Hmm it might be easier to write if we use small cases to show $2,3 \mid n$ first. Then, it's easy to see that all integers less than or equal to $\frac{n}{2}-\frac{n}{3} = \frac{n}{6}$ must divide $n$, so $\frac{n}{6} \cdot \left(\frac{n}{6}-1\right) = n \cdot \frac{n-6}{36} \le n \leftrightarrow n \le 30$, and it is easy to check $n = 30$ is unacceptable. Is there a way to generalize the case for $k \le \frac{n}{a}$?

why $3 \mid n$ first ?

First, note that 24 works.
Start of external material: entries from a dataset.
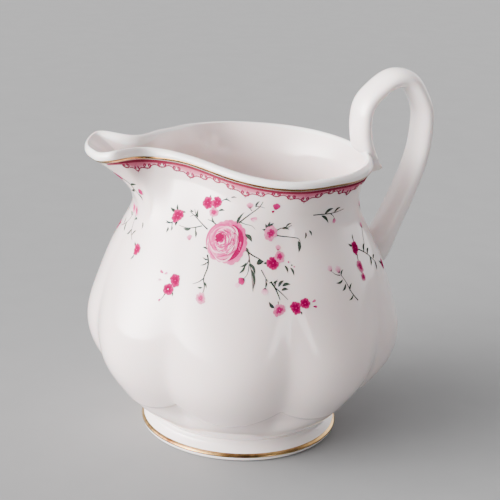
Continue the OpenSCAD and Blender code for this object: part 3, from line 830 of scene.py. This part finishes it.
def rose(p, ang, z, r):
    """The full rose: ruffled deep-pink petals round a pale ball of folded petals with a deep heart."""
    def fold(cx, cz, radius, start, end, width, ink, lift, end_ink, wave=0.0):
        """A crescent: part of a wavering circle, drawn with a pen that swells in the middle.
        Its lengths are shares of the rose's radius."""
        count = max(7, int(abs(end - start) / 7))
        g = np.linspace(start, end, count) * DEG
        rad = radius * (1 + wave * np.sin(3 * g + 9 * radius * r))
        line = r * np.stack([cx + rad * np.cos(g), cz + rad * np.sin(g)], -1)
        swell = r * width * np.sin(np.linspace(0.25, math.pi - 0.25, count))
        p.ribbon(ang, z, line, swell, ink, lift, end_ink)

    for i in range(10):  # outer petals: deepest on the right and at the top, paler below left
        g = 36 * i + 8 + rng.uniform(-6, 6)
        deep = max(0.0, math.cos((g - 30) * DEG))
        pale = max(0.0, math.cos((g + 110) * DEG))
        ink = blend_ink(ROSE_PINK, DEEP, 0.4 + 0.6 * deep)
        edge = blend_ink(blend_ink(PINK, ROSE_PINK, 0.55 + 0.45 * deep), PALE, 0.2 * pale)
        p.petal(ang, z, 0, 0, g, r * rng.uniform(0.92, 1.05), r * 0.74, ink, edge, 0.05 + 0.003 * i, 0.12,
                rim=blend_ink(PALE, PINK, 0.6 + 0.4 * deep))
    fold(-0.1, 0, 0.73, -88, 72, 0.22, DEEP, 0.082, DEEP)
    fold(-0.02, 0.02, 0.8, -60, 40, 0.08, PINK, 0.084, PINK)
    fold(-0.08, 0.02, 0.76, -150, -92, 0.1, ROSE_PINK, 0.084, PINK)
    fold(-0.14, 0, 0.8, 120, 205, 0.09, ROSE_PINK, 0.084, PINK)
    bx, bz, hx, hz = -0.16, -0.02, -0.36, 0.16  # middles of the ball and of the heart
    for i in range(7):  # the ball, its outline softly lobed
        p.petal(ang, z, bx * r, bz * r, 360 / 7 * i + 20, 0.7 * r, 0.72 * r, ROSE_PINK, PINK,
                0.09 + 0.002 * i, 0.07, rim=PALE)
    # Folded petals open from the heart to the lower right; each is a pale fold with its shadow inside.
    for k, start, end in ((1.0, -118, -22), (0.97, 2, 66), (0.86, -72, 22), (0.8, 42, 104),
                          (0.74, -156, -78), (0.64, -58, 34), (0.56, 62, 134), (0.5, -142, -56),
                          (0.42, -34, 66), (0.36, 104, 196), (0.29, -116, -6), (0.24, 24, 120)):
        cx, cz = hx + (bx - hx) * k, hz + (bz - hz) * k
        fold(cx, cz, 0.68 * k, start, end, 0.075, BLUSH, 0.12, PALE, 0.12)
        fold(cx, cz, 0.68 * k - 0.07, start + 8, end - 4, 0.065, ROSE_PINK, 0.134, DEEP, 0.12)
    fold(hx + 0.08, hz - 0.04, 0.38, 105, 215, 0.1, ROSE_PINK, 0.127, PINK, 0.05)
    fold(hx + 0.14, hz - 0.1, 0.6, 88, 140, 0.1, ROSE_PINK, 0.127, PINK, 0.05)
    fold(hx + 0.12, hz - 0.06, 0.56, 168, 232, 0.07, PINK, 0.127, ROSE_PINK, 0.05)
    for i in range(60):  # fine pale and rose streaks along the folds
        g, q = rng.uniform(-125, 45), rng.uniform(0.22, 0.68)
        ink = (BLUSH, PINK, BLUSH, ROSE_PINK)[i % 4]
        fold(hx + 0.3 * q, hz - 0.25 * q, 0.92 * q, g, g + rng.uniform(16, 40), 0.026, ink, 0.15, ink, 0.07)
    for i in range(5):
        p.petal(ang, z, hx * r, hz * r, 72 * i + 20, r * rng.uniform(0.15, 0.24), r * 0.2, CRIMSON, DEEP,
                0.16 + 0.002 * i, 0.1)
    p.dot(ang, z, hx * r, hz * r, r * 0.06, CRIMSON, 0.18)


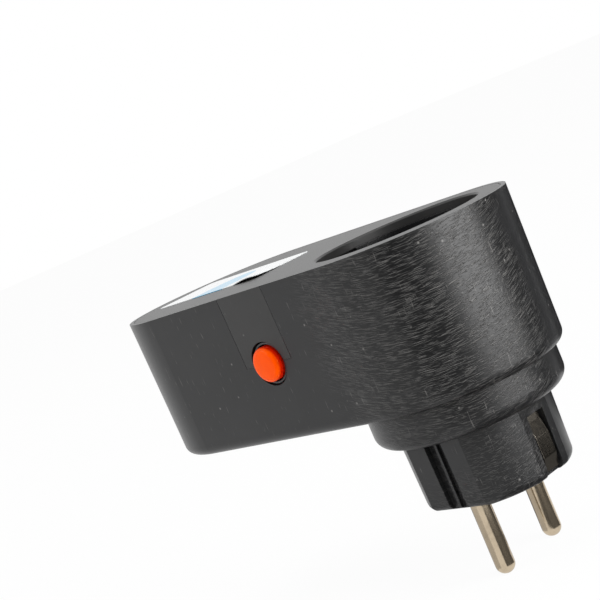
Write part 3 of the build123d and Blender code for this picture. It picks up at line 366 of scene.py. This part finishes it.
def pale_marks(m, along, height, wall, scuff_and_shade_level):
    """Scattered pale specks, and short upright marks on walls that are scuffed."""
    distance, random = m.cells(SPECK_SCALE)
    chosen = m.step(m.split(random)[0], *SPECK_CHOICE)
    specks = m.math("MULTIPLY", m.step(distance, *SPECK_EDGE), chosen)
    place = m.join(m.math("DIVIDE", along, MARK_WIDTH), m.math("DIVIDE", height, MARK_HEIGHT), MARK_SEED)
    field = m.noise(1.0, detail=1.0, vector=place)
    marks = m.step(field, *MARK_CHOICE, out_high=MARK_STRENGTH * scuff_and_shade_level)
    return m.math("MAXIMUM", specks, m.math("MULTIPLY", marks, wall))


def scuff_and_shade_mask(m, along, clouds, wall, scuff_and_shade_level):
    """How scuffed the plastic is, which is also how strongly painted shade darkens it. It fades out along the
    side and past the middle of the end, and is less on the plug, where the near flat face has little. The top
    has none."""
    x, y, z = m.split(m.position)
    side = m.step(m.plus(x, clouds, SIDE_RAGGED), -SIDE_FADE, SIDE_FADE)
    end = m.step(m.plus(along, clouds, END_RAGGED), END_NONE, END_FULL)
    near = m.step(y, NOSE_FLAT + NOSE_FLAT_INNER, NOSE_FLAT - NOSE_FLAT_OUTER)
    low = m.step(z, NOSE_TOP, NOSE_TOP - MM)
    off_flat = m.math("SUBTRACT", 1.0, m.math("MULTIPLY", near, low))
    plug = m.step(z, NOSE_TOP, NOSE_TOP + PLUG_FADE, out_low=PLUG_SCUFF_AND_SHADE)
    scuff_and_shade = side
    for share in (end, off_flat, wall, plug, scuff_and_shade_level):
        scuff_and_shade = m.math("MULTIPLY", scuff_and_shade, share)
    return scuff_and_shade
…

Then it follows that n must be divisible by 6 for n/2 -2 and n/2 -3 to work (which are greater than n/3 cuz n is greater than 24). Also note that all numbers between n/2 -1, n/2 -2, ... n/3 must have n/2 as one subtractand the other is a divisor smaller than n/2. So our condition reduces to: Lcm(1, 2, ... n/6) $\mid$ n. For n/6 = 5, We can test by hand and see that the statement does not hold. For n/6 >5 it suffices to use the inequality Lcm(1, 2, ... n/6) > (n/6)(n/6 -1)(n/6 -2)/2 > n.

Bernard pastupalute

Note 1. Two greatest positive divisors of $n$ and differ from it do not exceeding $\frac{n}{2}$ and $\frac{n}{3}$, respectively. Obviously. Note 2. If $n \geq 6$ then $n$ is even. Else we can't get any odd number between 1 and $\frac{n}{2} \geq 3$, including 3. $\square$ Note 3. Checking the small cases $n \leq 12$ gives us $n \in \{1, 2, 4, 6, 8, 12\}$. Now let assume $n = 2k$ where $k \geq 7$. Then b/c of $0 < k - 3 < k$ there are two divisors $d_i$ and $d_j$ of $n$ with difference $k - 3$. Case 1. $k - 1 | n$. Then $$k - 1 = (k - 1, 2k) = (k - 1, 2)$$therefore $k \leq 3$, contradiction. Case 2. $k - 2 | n$. Then $$k - 2 = (k - 2, 2k) = (k - 2, 4)$$which follows $k \leq 6$, contradiction. It remains to check the last case $3 | n$. Let $n = 6l$ ($l \geq 3$). Using Note 1 we can try to find two divisors which difference is exactly $2l + 1$. It can be only $3l$ and $l - 1$. So $$l - 1 = (l - 1, 6l) = (l - 1, 6)$$which implies $l \leq 7$. The answer: 24.